Totally reasonable in theory. In practice, however, it's barely veiled proselytizing. As the Texas Tribune reported, numerous religious scholars and leaders testified before the board of education to complain about the disproportionate attention given in the lessons to Protestant Christian interpretations. Several Jewish witnesses questioned repeated references to "Judeo-Christian" heritage, arguing that portions of the lessons reflect specifically Christian understandings of texts shared by Judaism rather than presenting the Hebrew Bible within its own religious context.

A few Bible lessons isn't all Christian nationalists have in mind for schools. Not by a longshot. Shortchanging public school funds to religious schools via vouchers is now copacetic in 13 states under various conditions. But Bible lesson advocates essentially are proposing that secular schools shouldn't be so secular. And they want the religious message required for public school kids, too. Politically speaking, that message is poison.
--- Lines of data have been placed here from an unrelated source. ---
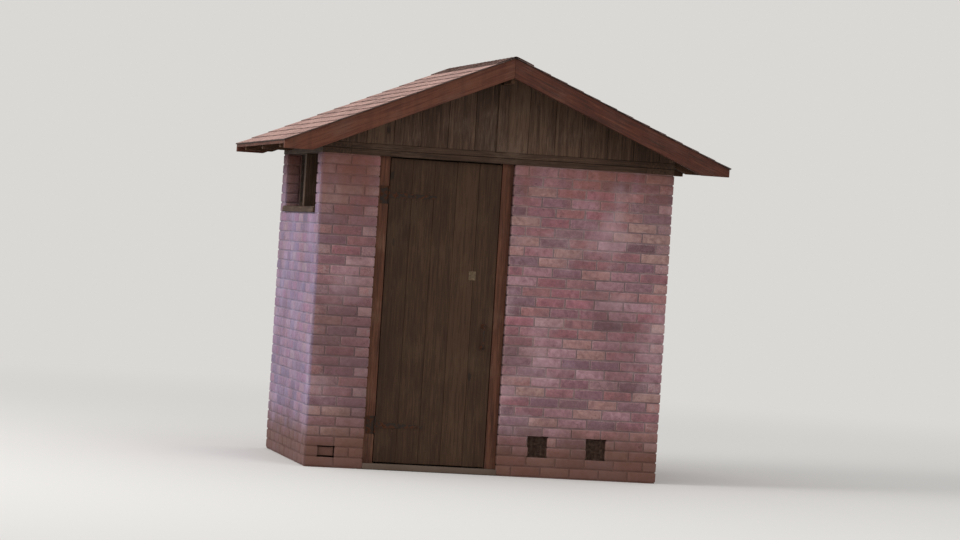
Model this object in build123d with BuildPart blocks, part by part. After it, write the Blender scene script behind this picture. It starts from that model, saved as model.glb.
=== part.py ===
from build123d import *
import os
from math import atan2, cos, floor, hypot, radians, tan

# A brick outhouse with one room, one board door and a low gabled roof.
# +Z is up, the door side faces -Y, and the origin lies on the ground under the middle of the walls.
# Every size is in millimetres.

# Brickwork: 12 brick lengths wide and 9 deep, in 31 courses, with side walls of 25 courses
WALL_WIDTH = 2428.9
WALL_DEPTH = 1819.3
WALL_HEIGHT = 2108.2
SIDE_WALL_HEIGHT = 1702.0
WALL_THICKNESS = 193.7
PIER_WIDTH = 396.9
DOORWAY_WIDTH = 923.9
BRICK_WIDTH = 92.1
MORTAR_JOINT = 9.5
COURSE_HEIGHT = 67.7

# Two air holes through the wide front panel, and a half-brick pocket in the pier
HOLE_WIDTH = 135.0
HOLE_COURSES = 2
HOLE_FIRST_COURSE = 2
HOLE_FROM_CORNER = 428.0
HOLE_SPACING = 406.4
POCKET_WIDTH = 111.0
POCKET_FROM_CORNER = 148.0
POCKET_COURSES = 1
POCKET_FIRST_COURSE = 1

# Floor
FLOOR_HEIGHT = 40.0

# Doubled wall plates, and the screened band under the side eaves
PLATE_THICKNESS = 78.0
SILL_THICKNESS = 41.0
SILL_PROJECTION = 15.0
SILL_CHAMFER = 10.0
POST_WIDTH = 76.0
POST_SETBACK = 25.0
SCREEN_THICKNESS = 1.6

# Roof carpentry
ROOF_PITCH = 23.0
ROOF_OVERHANG = 305.0
RAFTER_WIDTH = 51.0
RAFTER_DEPTH = 102.0
BIRDSMOUTH_DEPTH = 25.0
TAIL_PLUMB = 30.0
TAIL_SETBACK = 20.0
RIDGE_THICKNESS = 25.0
RIDGE_DEPTH = 140.0
RIDGE_CLEARANCE = 1.0
DECK_THICKNESS = 22.0
DECK_BOARD = 152.0
BARGE_THICKNESS = 38.0

# Gable boards
GABLE_THICKNESS = 22.0
GABLE_SETBACK = 4.0
GABLE_BOARD = 184.0
BATTEN_WIDTH = 70.0
BATTEN_THICKNESS = 19.0
GROOVE_WIDTH = 5.0
GROOVE_DEPTH = 3.0

# Roof covering
SHINGLE_EXPOSURE = 127.0
SHINGLE_BUTT = 9.0
SHINGLE_TAIL = 5.0
ROOFING_DRIP = 12.0
CAP_REACH = 125.0
CAP_THICKNESS = 6.0

# Door frame and leaf
FRAME_RECESS = 50.0
JAMB_WIDTH = 76.0
JAMB_DEPTH = 110.0
STOP_PROJECTION = 14.0
DOOR_GAP = 5.0
DOOR_END_GAP = 8.0
LEAF_THICKNESS = 22.0
LEAF_BOARDS = 5
LEDGE_WIDTH = 140.0
LEDGE_THICKNESS = 22.0
LEDGE_INSET = 45.0
BRACE_WIDTH = 115.0

# Strap hinges
HINGE_FROM_END = 250.0
PIN_RADIUS = 3.0
PIN_CLEARANCE = 0.1
KNUCKLE_RADIUS = 6.5
KNUCKLE_GAP = 0.5
KNUCKLE_SEAT = 0.3
PLATE_METAL = 3.0
STRAP_LENGTH = 330.0
STRAP_WIDTH = 42.0
STRAP_TIP = 20.0
FLANGE_WIDTH = 60.0
FLANGE_HEIGHT = 120.0

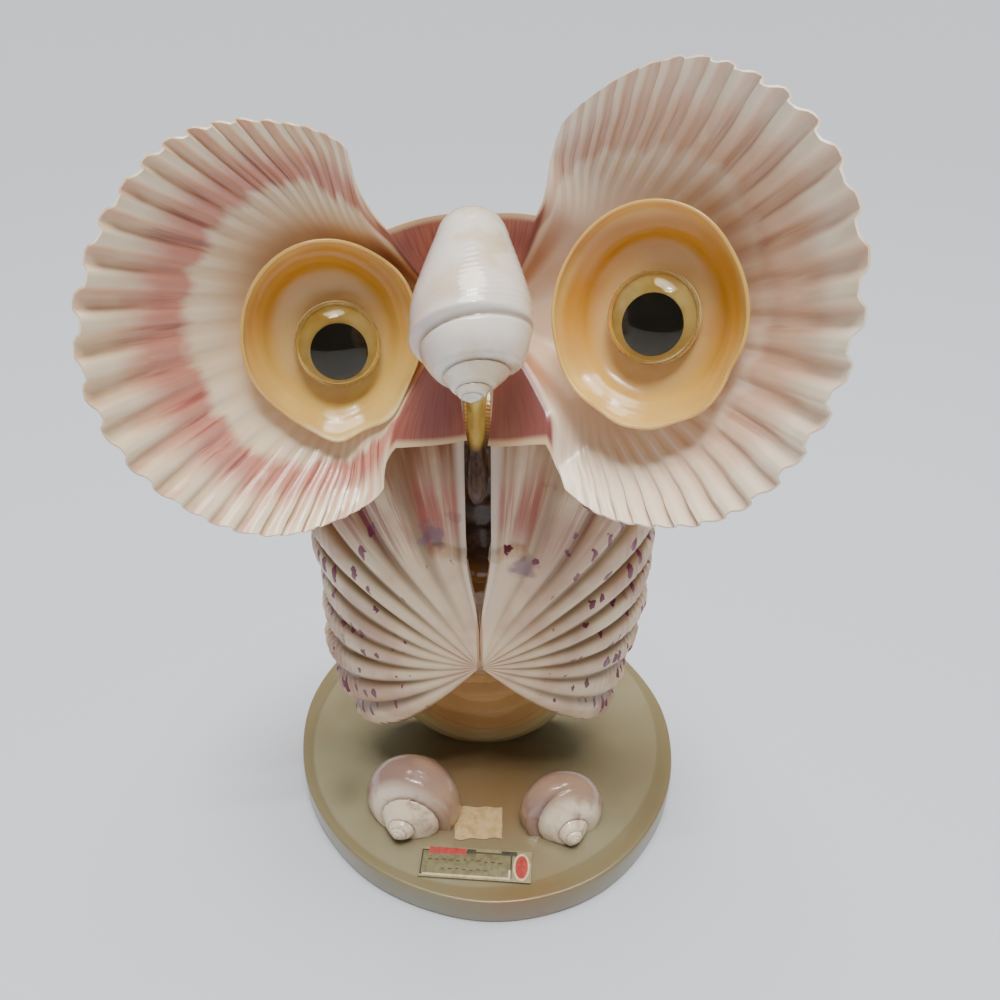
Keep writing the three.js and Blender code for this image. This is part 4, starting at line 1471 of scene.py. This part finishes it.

The framers had watched governments across Europe spill oceans of blood trying to answer theological questions with political power. They concluded that the state was competent to collect taxes, build roads, punish crime, wage war, and educate children — but profoundly incompetent to decide the proper relationship between human beings and their version of God. Christian nationalists now ask Americans to abandon that hard-won wisdom in favor of a government empowered to define religious truth for the next generation.

History offers little encouragement that such experiments have good outcomes. Governments that presume the authority to shape souls rarely stop there. They almost always discover an appetite for deciding who belongs, whose beliefs are acceptable and whose conscience must yield to the majority. The wisdom of the First Amendment is that it denied government that power. The tragedy of our moment is that so many people seem eager to hand it back. And not just in the Lone Star State.